Drewry: Shipping lines aim for $100 billion in profits and are prepared for challenges ahead
Ocean carriers could make a profit of $100 billion this year
Drewry says its medium-term profitability is virtually assured due to supply shortages.
Even with the flood of newbuilding containership orders scheduled for delivery in 2023 likely to break all-time records for shipping capacity injections – and could tip the supply/demand balance in favor of shippers – carriers’ profits in the interim will allow them to “set themselves up for the next few years,” the shipping consultancy says.
Drewry’s latest quarterly Container Forecaster report includes huge improvements in freight rates and carrier profits against a backdrop of operational disruptions in the supply chain.
It has significantly upgraded its forecast for average freight rates and industry profitability for the full year and believes the market “faces a medium-term (or prolonged) supply shortage.”
“Drewry has revised up its freight forecast for this year and upgraded its industry profitability forecast for 2021. We now forecast industry ebit of approximately $80 billion for this year, up from our previous estimate of $35 billion,” said senior director of container research and author of the report, Simon Heaney.
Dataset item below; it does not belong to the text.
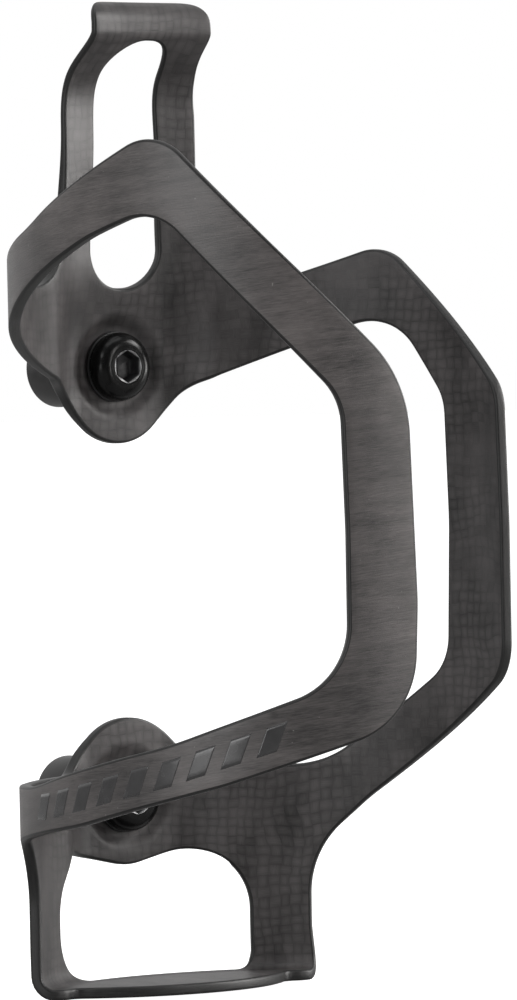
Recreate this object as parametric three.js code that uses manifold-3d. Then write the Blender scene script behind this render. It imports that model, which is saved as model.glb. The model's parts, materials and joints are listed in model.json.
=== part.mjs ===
// Side-entry water bottle cage: one moulded carbon sheet shell that wraps a bottle, two threaded
// standoffs behind it, and two button-head bolts with flat washers that clamp it.
//
// Units are millimetres, +Z is up along the bottle, +X is to the right seen from the bottle side and
// +Y points back to the bicycle frame. The origin is the centre of the lower standoff's rear face.
//
// The shell is drawn as a flat pattern and then wrapped. A flat point is (angle, height): the angle
// in degrees round the bottle's axis, 0 at the back and positive towards +X, and the height along
// the bottle, which runs on past the vertical part of the sheet into the hook's curl at the top and
// into the shelf at the bottom.

import * as THREE from 'three';
import Module from 'manifold-3d';
import { mergeVertices } from 'three/addons/utils/BufferGeometryUtils.js';

const wasm = await Module();
wasm.setup();

// ---- Driving dimensions -------------------------------------------------------------------------

const BOLT_SPACING = 64;
const CAGE_RADIUS = 36.9; // inner face of the sheet, round a bottle 73 to 74 mm across
const SHEET = 1.7;
const HOOK_SHEET = 1.05;
const SHELF_SHEET = 1.6;
const NODE_GAP = 0.3; // clearance between neighbouring zones of the shell
const FIT_GAP = 0.1; // clearance between stacked fastener faces

const SEAT_Y = 39.4; // the flat trough the bolts sit in, from the bottle's axis
const TROUGH_FLAT_ANGLE = 9;
const TROUGH_EDGE_ANGLE = 24;

const NOSE_Y = 28.9; // how near the hook's nose comes to the bottle's axis
const NOSE_CROWN = 0.0066; // how fast the nose falls back to the sides, per mm
const LEAN_START = 98;
const LEAN_END = 113.2;
const LEAN_EASE = 2.3; // above 1 the lean starts slowly and ends in a quick bend
const CURL_START = 114.2;
const CURL_RADIUS = 3.5;
const HOOK_TOP = CURL_START + (CURL_RADIUS * Math.PI) / 2;

const BEND_START = -24.5;
const BEND_RADIUS = 2.0;
const BEND_END = BEND_START - (BEND_RADIUS * Math.PI) / 2;
const SHELF_ARC_RADIUS = 28;
const SHELF_ARC_CENTRE_Y = 47;
const SHELF_END_HEIGHT = -28.7;
const SHELF_ARC_ANGLE = 35.8;

const STANDOFF_REAR_Y = 55;
const STANDOFF_RADIUS = 5.8;
const STANDOFF_BORE = 2.6;
const STANDOFF_CHAMFER = 0.4;
const COUNTERBORE_RADIUS = 5.6;
const COUNTERBORE_DEPTH = 1;
const BOLT_HOLE_RADIUS = 2.8;

const WASHER = { outer: 5.25, inner: 2.65, thickness: 0.7 };
const BOLT = { head: 5.1, rim: 0.5, land: 2.8, height: 2.8, shank: 2.45, length: 12, tip: 0.5 };
const SOCKET = { acrossFlats: 4, depth: 2.3 };

const ROUND_SIDES = 32;
const MM_PER_DEGREE = THREE.MathUtils.degToRad(CAGE_RADIUS + SHEET / 2);

// Corners of the flat pattern: [angle, height, corner radius].
const STRUT_ANGLE = 42;
const OUTER_LEFT = [
  [-16.6, HOOK_TOP, 5], [-17, 110.5, 14], [-18, 107, 12], [-18.3, 101, 14],
  [-18.5, 73.3, 9], [-78, 83.9, 30], [-117.6, 96.9, 7.4], [-171.2, 60.8, 19],
  [-172.5, 30, 40], [-171.3, 13.5, 13], [-130, 4.9, 60], [-94, -0.9, 60],
  [-STRUT_ANGLE, -5.6, 10], [-STRUT_ANGLE - 0.3, -20, 20], [-STRUT_ANGLE - 0.6, SHELF_END_HEIGHT, 3],
];
const OUTER_RIGHT = [
  [STRUT_ANGLE + 1.2, SHELF_END_HEIGHT, 5], [STRUT_ANGLE, -20, 20], [STRUT_ANGLE + 0.2, -9, 14],
  [56.2, -1, 30], [97.8, 18.2, 8], [98, 40, 60], [97, 59.2, 7], [62.9, 81.5, 6.5],
  [19.1, 72.8, 12], [19, 101, 14], [18.2, 106.5, 12], [16.8, 110.5, 14], [16.1, HOOK_TOP, 5],
];
const OPENING = [
  [0.5, 47.9, 8.4], [16.4, 60.8, 8], [64.2, 71.7, 9], [78.3, 58.2, 7], [79.1, 40, 60],
  [77.9, 19, 8], [45.5, 4, 15], [16.9, 4.3, 6], [1.6, 16.4, 9.2], [-16.4, 4, 5],
  [-46, 3.8, 40], [-74, 4.2, 40], [-118, 10.7, 60], [-156.6, 19.5, 11], [-156.8, 40, 60],
  [-156.2, 58.5, 9], [-117.3, 85.6, 7.5], [-100, 81.8, 40], [-62, 71, 40], [-15.9, 60.5, 8],
];
const HOOK_SLOT = [[-8.7, 75.5, 5.8], [10.5, 75.5, 6], [8.2, 111.7, 5], [-7.9, 111.7, 5]];
const WINDOW = [
  [-28.2, -26.5, 7.5], [28, -26.4, 2.8], [28, -5.8, 9], [0, -10.3, 9],
  [-20.5, -7.2, 4], [-28.2, -14, 9],
];

// ---- The sheet's surface ------------------------------------------------------------------------

function smoothstep(start, end, value) {
  return THREE.MathUtils.smoothstep(value, start, end);
}

/** How much of the bolt trough's depth is present, 0 to 1: it fades out at the slot and window. */
function troughShare(angle, height) {
  const across = 1 - smoothstep(TROUGH_FLAT_ANGLE, TROUGH_EDGE_ANGLE, Math.abs(angle));
  const up = 1 - 0.65 * smoothstep(66, 80, height) - 0.35 * smoothstep(80, 98, height);
  const down = smoothstep(-20, -12, height);
  return across * up * down;
}

/** Radius of the sheet's inner face, before the hook leans: the cylinder plus the bolt trough. */
function wallRadius(angle, height) {
  const seatRadius = SEAT_Y / Math.cos(THREE.MathUtils.degToRad(angle));
  const share = Math.abs(angle) < 60 ? troughShare(angle, height) : 0;
  return CAGE_RADIUS + (seatRadius - CAGE_RADIUS) * share;
}

/** Distance inwards and downwards along the bend and the shelf, below the vertical wall. */
function shelfProfile(height) {
  if (height >= BEND_START) return { inset: 0, z: height };
  const turn = Math.min((BEND_START - height) / BEND_RADIUS, Math.PI / 2);
  const flat = Math.max(BEND_END - height, 0);
  return {
    inset: BEND_RADIUS * (1 - Math.cos(turn)) + flat,
    z: BEND_START - BEND_RADIUS * Math.sin(turn),
  };
}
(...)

“If freight rates beat expectations for the remainder of the year, we would not be surprised to see an annual profit line in the region of $100 billion,” he added.
“We are already getting used to seeing triple-digit annual growth for spot rates on most lanes. The fact that these cases are no longer shocking is further proof, if any were needed, that the market really is crazy right now.”
Noting that supply chain disruption, such as Evergreen’s Ever Given blockade of the Suez Canal, and Yantian port restrictions had become “the main drivers of freight rates,” Drewry said the main difference from his report three months ago was that “some of the numbers are much higher.”
Drewry says it expects carrier ebit to fall by just over a third next year, due to lower freight rates and higher costs such as more expensive long-term charters, but that this could result in an industry profit of close to $70 billion, “another staggering performance by historical standards,” it says.
According to the report, volumes are expected to continue to increase during the third quarter and peak season, and Drewry has revised its annual growth forecast from 8.7% in March to approximately 10%.
And on the other side of the supply and demand coin, capacity growth is expected to be 4.2% this year, up from 3.7% previously, and only 2.8% in 2022, with major supply adjustments not due until 2023 and 2024 as newbuilds are received by carriers.
Drewry said it estimated that around 16% of cellular capacity will have been lost this year as a direct consequence of lower port productivity, compared with an 11% reduction in 2020.
Outlining the key factors needed to “fix the supply chain and get containers flowing as they should,” Drewry said port productivity had to improve and liner services had to be “more reliable and predictable,” the two “go hand in hand.”
He also suggested that a “slowdown in demand from Asia to the U.S. was needed to promote a more equitable distribution of capacity and equipment.”
“Shipping lines alone do not have the power to fix things, but the industry as a whole must find a way to break the vicious cycle,” Drewry said.